▶ STATED GOAL
Beneath this instruction is a block of data; output from it exactly the lines that run from the one containing "pin.data.materials.append(beech())" through the one containing "points = [vertex.co", inclusive.

▶ ENTRIES
--- Start ---

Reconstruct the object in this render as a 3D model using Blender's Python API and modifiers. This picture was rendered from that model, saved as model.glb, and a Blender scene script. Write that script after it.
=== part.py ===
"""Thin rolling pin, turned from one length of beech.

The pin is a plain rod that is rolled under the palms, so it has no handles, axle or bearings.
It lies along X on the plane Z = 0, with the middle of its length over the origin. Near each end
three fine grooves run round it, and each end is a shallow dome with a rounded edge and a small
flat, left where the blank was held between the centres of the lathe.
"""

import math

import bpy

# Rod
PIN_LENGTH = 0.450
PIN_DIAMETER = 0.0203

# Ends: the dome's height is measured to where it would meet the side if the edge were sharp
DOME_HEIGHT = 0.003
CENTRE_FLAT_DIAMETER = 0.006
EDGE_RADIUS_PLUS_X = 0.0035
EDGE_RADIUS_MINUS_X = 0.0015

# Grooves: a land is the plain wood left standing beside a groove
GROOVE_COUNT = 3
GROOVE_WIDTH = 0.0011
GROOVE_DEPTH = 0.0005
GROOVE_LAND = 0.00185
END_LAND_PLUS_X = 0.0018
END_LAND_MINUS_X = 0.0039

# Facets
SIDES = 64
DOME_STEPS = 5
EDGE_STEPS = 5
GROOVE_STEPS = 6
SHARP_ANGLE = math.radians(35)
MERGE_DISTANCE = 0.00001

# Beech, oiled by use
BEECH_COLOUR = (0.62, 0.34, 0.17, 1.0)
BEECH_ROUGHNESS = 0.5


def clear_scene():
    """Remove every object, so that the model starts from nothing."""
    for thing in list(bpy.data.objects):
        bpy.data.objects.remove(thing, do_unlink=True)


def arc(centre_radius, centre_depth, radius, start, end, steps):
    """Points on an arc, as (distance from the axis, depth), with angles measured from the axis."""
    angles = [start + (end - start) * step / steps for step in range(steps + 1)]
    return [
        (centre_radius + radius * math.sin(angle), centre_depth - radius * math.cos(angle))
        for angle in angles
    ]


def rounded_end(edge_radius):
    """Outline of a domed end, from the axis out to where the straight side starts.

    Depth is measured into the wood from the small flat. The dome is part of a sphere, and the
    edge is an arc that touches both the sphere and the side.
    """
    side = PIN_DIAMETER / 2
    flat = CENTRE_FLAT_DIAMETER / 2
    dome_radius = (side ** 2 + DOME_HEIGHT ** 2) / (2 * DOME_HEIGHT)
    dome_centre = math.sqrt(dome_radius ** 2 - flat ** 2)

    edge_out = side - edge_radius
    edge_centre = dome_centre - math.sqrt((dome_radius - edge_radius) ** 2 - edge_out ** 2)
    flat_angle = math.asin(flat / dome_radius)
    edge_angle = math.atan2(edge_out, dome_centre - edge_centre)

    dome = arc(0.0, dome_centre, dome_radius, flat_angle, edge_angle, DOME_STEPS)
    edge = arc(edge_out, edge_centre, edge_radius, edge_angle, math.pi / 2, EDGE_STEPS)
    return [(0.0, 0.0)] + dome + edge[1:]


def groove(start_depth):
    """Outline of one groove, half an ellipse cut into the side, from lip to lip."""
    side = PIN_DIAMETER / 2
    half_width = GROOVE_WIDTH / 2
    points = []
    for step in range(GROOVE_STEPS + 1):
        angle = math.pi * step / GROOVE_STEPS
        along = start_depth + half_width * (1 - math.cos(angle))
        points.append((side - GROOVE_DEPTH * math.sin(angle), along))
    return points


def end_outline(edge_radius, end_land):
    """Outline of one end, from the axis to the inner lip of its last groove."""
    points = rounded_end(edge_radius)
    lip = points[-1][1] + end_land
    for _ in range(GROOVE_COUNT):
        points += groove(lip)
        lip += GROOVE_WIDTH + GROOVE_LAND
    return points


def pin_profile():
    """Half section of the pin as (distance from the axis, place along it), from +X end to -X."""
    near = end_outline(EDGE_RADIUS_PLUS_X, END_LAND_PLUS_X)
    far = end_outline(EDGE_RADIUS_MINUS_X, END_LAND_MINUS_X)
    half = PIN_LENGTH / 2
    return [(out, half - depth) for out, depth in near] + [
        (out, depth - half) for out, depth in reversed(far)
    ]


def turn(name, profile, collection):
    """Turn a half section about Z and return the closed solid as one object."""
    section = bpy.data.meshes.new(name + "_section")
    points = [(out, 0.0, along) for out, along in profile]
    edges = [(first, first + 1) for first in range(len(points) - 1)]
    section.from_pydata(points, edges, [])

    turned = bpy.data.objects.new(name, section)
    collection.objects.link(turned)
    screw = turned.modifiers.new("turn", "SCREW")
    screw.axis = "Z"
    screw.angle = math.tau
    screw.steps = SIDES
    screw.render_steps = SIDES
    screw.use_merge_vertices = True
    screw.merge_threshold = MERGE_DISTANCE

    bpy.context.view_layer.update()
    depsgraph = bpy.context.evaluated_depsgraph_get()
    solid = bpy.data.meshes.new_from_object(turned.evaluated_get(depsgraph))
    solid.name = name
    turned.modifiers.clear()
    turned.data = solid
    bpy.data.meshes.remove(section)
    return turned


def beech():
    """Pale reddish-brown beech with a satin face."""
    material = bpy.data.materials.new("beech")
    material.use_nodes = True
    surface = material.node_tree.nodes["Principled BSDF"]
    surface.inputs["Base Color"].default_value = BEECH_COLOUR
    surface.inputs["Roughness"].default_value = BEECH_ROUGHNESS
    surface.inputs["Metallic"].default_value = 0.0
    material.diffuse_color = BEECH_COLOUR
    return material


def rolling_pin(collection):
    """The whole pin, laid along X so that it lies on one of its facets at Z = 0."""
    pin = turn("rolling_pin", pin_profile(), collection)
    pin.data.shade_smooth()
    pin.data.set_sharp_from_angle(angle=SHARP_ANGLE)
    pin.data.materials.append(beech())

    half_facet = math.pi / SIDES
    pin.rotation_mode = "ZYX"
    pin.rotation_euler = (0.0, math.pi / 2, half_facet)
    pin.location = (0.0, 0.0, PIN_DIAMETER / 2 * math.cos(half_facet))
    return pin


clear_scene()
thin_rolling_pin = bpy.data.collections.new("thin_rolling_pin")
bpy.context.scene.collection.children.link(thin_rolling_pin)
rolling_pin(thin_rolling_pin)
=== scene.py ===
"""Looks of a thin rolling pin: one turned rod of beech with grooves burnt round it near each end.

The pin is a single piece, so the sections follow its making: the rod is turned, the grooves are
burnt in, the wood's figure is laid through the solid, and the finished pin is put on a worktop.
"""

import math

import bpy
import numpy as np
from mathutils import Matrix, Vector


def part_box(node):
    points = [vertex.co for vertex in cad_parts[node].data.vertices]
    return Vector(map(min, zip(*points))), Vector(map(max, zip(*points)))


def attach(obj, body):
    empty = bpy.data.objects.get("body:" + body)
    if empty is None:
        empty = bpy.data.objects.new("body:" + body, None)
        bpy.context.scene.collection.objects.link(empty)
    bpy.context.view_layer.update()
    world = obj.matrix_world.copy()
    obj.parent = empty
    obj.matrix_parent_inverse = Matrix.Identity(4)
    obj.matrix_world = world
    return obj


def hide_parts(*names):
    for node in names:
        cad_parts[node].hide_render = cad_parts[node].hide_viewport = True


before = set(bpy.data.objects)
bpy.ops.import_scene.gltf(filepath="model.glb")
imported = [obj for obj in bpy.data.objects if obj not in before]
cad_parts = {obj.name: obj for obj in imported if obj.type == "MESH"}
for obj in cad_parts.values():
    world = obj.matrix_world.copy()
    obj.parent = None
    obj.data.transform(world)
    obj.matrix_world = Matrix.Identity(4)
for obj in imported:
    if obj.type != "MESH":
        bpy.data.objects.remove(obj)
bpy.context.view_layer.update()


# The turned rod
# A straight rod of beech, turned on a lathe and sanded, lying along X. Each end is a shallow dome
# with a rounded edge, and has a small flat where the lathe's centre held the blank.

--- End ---
--- Start ---

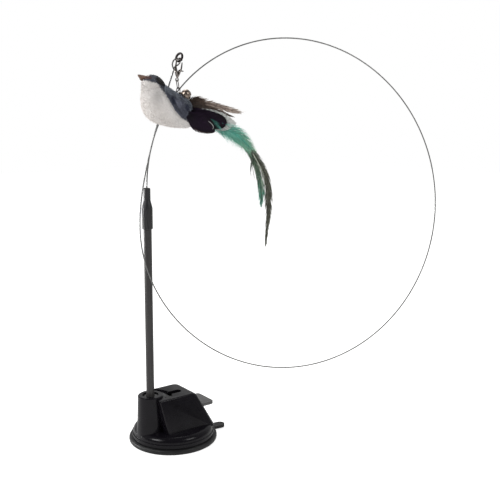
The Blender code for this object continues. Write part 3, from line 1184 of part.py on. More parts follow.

--- End ---
--- Start ---

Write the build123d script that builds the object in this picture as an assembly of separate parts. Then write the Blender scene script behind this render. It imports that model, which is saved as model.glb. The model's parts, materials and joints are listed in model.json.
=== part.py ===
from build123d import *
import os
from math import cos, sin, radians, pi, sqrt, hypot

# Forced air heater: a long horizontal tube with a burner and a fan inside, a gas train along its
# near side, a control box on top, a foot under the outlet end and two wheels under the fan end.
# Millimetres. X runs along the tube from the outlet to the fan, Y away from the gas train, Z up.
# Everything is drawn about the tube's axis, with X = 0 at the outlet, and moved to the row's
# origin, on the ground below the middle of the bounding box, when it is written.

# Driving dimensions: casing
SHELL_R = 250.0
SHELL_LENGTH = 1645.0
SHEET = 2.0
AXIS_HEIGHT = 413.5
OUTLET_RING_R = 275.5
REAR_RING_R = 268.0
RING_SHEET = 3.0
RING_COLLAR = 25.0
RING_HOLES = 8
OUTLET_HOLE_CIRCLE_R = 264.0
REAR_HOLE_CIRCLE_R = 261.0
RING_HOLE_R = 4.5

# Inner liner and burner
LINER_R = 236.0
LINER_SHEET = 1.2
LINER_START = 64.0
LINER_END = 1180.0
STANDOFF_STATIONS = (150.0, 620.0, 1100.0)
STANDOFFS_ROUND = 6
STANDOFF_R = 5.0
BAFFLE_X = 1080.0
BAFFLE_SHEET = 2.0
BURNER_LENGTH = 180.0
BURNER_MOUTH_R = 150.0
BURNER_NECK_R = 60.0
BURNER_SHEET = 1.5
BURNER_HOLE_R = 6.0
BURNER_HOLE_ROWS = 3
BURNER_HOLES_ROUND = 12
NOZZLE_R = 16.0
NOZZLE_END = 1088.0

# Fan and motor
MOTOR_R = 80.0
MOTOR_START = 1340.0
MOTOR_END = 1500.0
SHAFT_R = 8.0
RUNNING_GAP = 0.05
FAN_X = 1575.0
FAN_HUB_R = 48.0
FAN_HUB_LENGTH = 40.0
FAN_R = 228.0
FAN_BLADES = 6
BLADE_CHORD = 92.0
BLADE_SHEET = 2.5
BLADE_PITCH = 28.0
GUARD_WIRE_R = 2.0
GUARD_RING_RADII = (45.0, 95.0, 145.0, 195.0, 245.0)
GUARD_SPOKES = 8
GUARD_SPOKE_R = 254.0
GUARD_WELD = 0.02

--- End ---

▶ WRITTEN SOLUTION
    pin.data.materials.append(beech())

    half_facet = math.pi / SIDES
    pin.rotation_mode = "ZYX"
    pin.rotation_euler = (0.0, math.pi / 2, half_facet)
    pin.location = (0.0, 0.0, PIN_DIAMETER / 2 * math.cos(half_facet))
    return pin


clear_scene()
thin_rolling_pin = bpy.data.collections.new("thin_rolling_pin")
bpy.context.scene.collection.children.link(thin_rolling_pin)
rolling_pin(thin_rolling_pin)
=== scene.py ===
"""Looks of a thin rolling pin: one turned rod of beech with grooves burnt round it near each end.

The pin is a single piece, so the sections follow its making: the rod is turned, the grooves are
burnt in, the wood's figure is laid through the solid, and the finished pin is put on a worktop.
"""

import math

import bpy
import numpy as np
from mathutils import Matrix, Vector


def part_box(node):
    points = [vertex.co for vertex in cad_parts[node].data.vertices]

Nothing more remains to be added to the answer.